Extract the listing in its entirety, keeping each line identical to the original.

• Raw data:
******************************

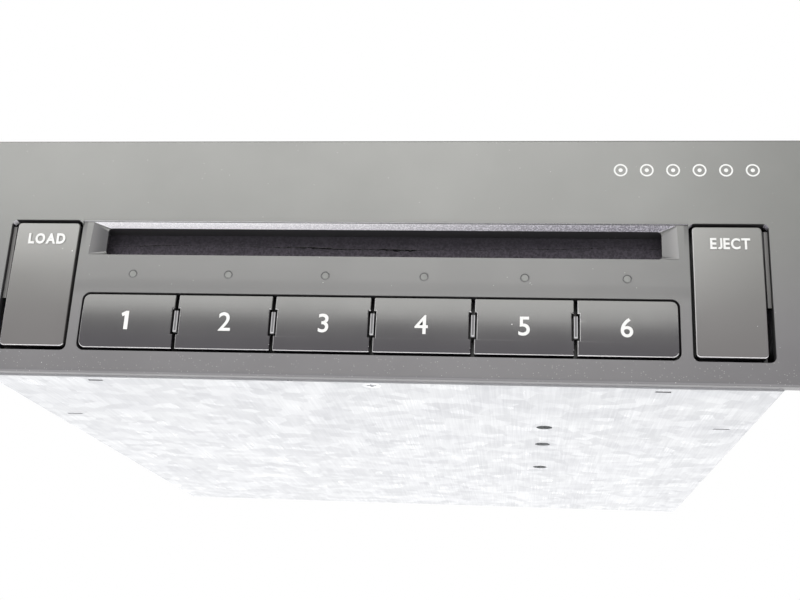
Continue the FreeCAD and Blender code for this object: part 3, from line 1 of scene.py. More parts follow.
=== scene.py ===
# %% [markdown]
# # A six-disc changer for a dashboard
#
# The construction is already made: sixty pieces at their real size, with the joints that the keys, the
# roller, the tray stack and the play deck move on. This file dresses them. It gives every part the finish
# of the real material, models the pieces that a solid modeller draws badly, such as printed legends, felt
# and screw threads, and sets up a camera and plain light.
#
# Everything is in metres in the frame of the construction: +X to the right, +Y into the unit, +Z up.

# %% The construction
import json
import math
import random

import bmesh
import bpy
from mathutils import Matrix, Quaternion, Vector


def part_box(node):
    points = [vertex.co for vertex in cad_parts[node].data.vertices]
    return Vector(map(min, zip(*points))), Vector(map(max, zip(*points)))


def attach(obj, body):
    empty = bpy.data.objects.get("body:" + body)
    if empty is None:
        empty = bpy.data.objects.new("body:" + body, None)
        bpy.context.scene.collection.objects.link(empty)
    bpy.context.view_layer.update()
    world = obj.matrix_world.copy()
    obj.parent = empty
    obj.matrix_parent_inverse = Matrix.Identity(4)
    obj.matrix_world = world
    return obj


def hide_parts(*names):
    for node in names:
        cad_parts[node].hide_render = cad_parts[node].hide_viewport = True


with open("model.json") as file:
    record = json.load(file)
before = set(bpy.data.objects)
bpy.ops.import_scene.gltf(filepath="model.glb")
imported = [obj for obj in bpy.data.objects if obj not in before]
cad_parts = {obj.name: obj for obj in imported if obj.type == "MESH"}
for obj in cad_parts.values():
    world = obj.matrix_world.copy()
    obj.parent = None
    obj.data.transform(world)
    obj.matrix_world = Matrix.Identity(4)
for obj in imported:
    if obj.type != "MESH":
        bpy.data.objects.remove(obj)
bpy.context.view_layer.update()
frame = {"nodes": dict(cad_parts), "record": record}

MM = 0.001
node_body = {node: body for body, nodes in frame["record"]["behaviour"]["bodies"].items() for node in nodes}

# %% [markdown]
# ## Places that the later cells need
#
# A piece that is added here has to sit on what carries it, so its place is worked out from the boxes of the
# parts and never typed twice. The front of the moulding is the plane that the eye sees first, and the keys
# are numbered from the left.

# %% Landmarks
front_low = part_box("fascia")[0]
FRONT = front_low.y
DISC_KEYS = [f"disc_key_{number}" for number in range(1, 7)]
END_KEYS = ["load_key", "eject_key"]
KEYS = DISC_KEYS + END_KEYS
for name in KEYS:
    low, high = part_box(name)
    print(name, "front at", round((low.y - FRONT) / MM, 3), "mm behind the front plane")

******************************

• Written answer:
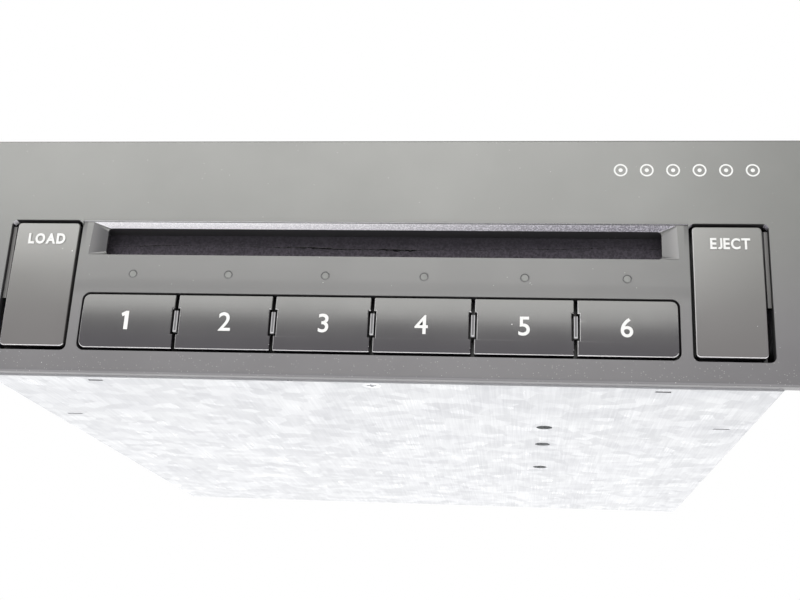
Continue the FreeCAD and Blender code for this object: part 3, from line 1 of scene.py. More parts follow.
=== scene.py ===
# %% [markdown]
# # A six-disc changer for a dashboard
#
# The construction is already made: sixty pieces at their real size, with the joints that the keys, the
# roller, the tray stack and the play deck move on. This file dresses them. It gives every part the finish
# of the real material, models the pieces that a solid modeller draws badly, such as printed legends, felt
# and screw threads, and sets up a camera and plain light.
#
# Everything is in metres in the frame of the construction: +X to the right, +Y into the unit, +Z up.

# %% The construction
import json
import math
import random

import bmesh
import bpy
from mathutils import Matrix, Quaternion, Vector


def part_box(node):
    points = [vertex.co for vertex in cad_parts[node].data.vertices]
    return Vector(map(min, zip(*points))), Vector(map(max, zip(*points)))


def attach(obj, body):
    empty = bpy.data.objects.get("body:" + body)
    if empty is None:
        empty = bpy.data.objects.new("body:" + body, None)
        bpy.context.scene.collection.objects.link(empty)
    bpy.context.view_layer.update()
    world = obj.matrix_world.copy()
    obj.parent = empty
    obj.matrix_parent_inverse = Matrix.Identity(4)
    obj.matrix_world = world
    return obj


def hide_parts(*names):
    for node in names:
        cad_parts[node].hide_render = cad_parts[node].hide_viewport = True


with open("model.json") as file:
    record = json.load(file)
before = set(bpy.data.objects)
bpy.ops.import_scene.gltf(filepath="model.glb")
imported = [obj for obj in bpy.data.objects if obj not in before]
cad_parts = {obj.name: obj for obj in imported if obj.type == "MESH"}
for obj in cad_parts.values():
    world = obj.matrix_world.copy()
    obj.parent = None
    obj.data.transform(world)
    obj.matrix_world = Matrix.Identity(4)
for obj in imported:
    if obj.type != "MESH":
        bpy.data.objects.remove(obj)
bpy.context.view_layer.update()
frame = {"nodes": dict(cad_parts), "record": record}

MM = 0.001
node_body = {node: body for body, nodes in frame["record"]["behaviour"]["bodies"].items() for node in nodes}

# %% [markdown]
# ## Places that the later cells need
#
# A piece that is added here has to sit on what carries it, so its place is worked out from the boxes of the
# parts and never typed twice. The front of the moulding is the plane that the eye sees first, and the keys
# are numbered from the left.

# %% Landmarks
front_low = part_box("fascia")[0]
FRONT = front_low.y
DISC_KEYS = [f"disc_key_{number}" for number in range(1, 7)]
END_KEYS = ["load_key", "eject_key"]
KEYS = DISC_KEYS + END_KEYS
for name in KEYS:
    low, high = part_box(name)
    print(name, "front at", round((low.y - FRONT) / MM, 3), "mm behind the front plane")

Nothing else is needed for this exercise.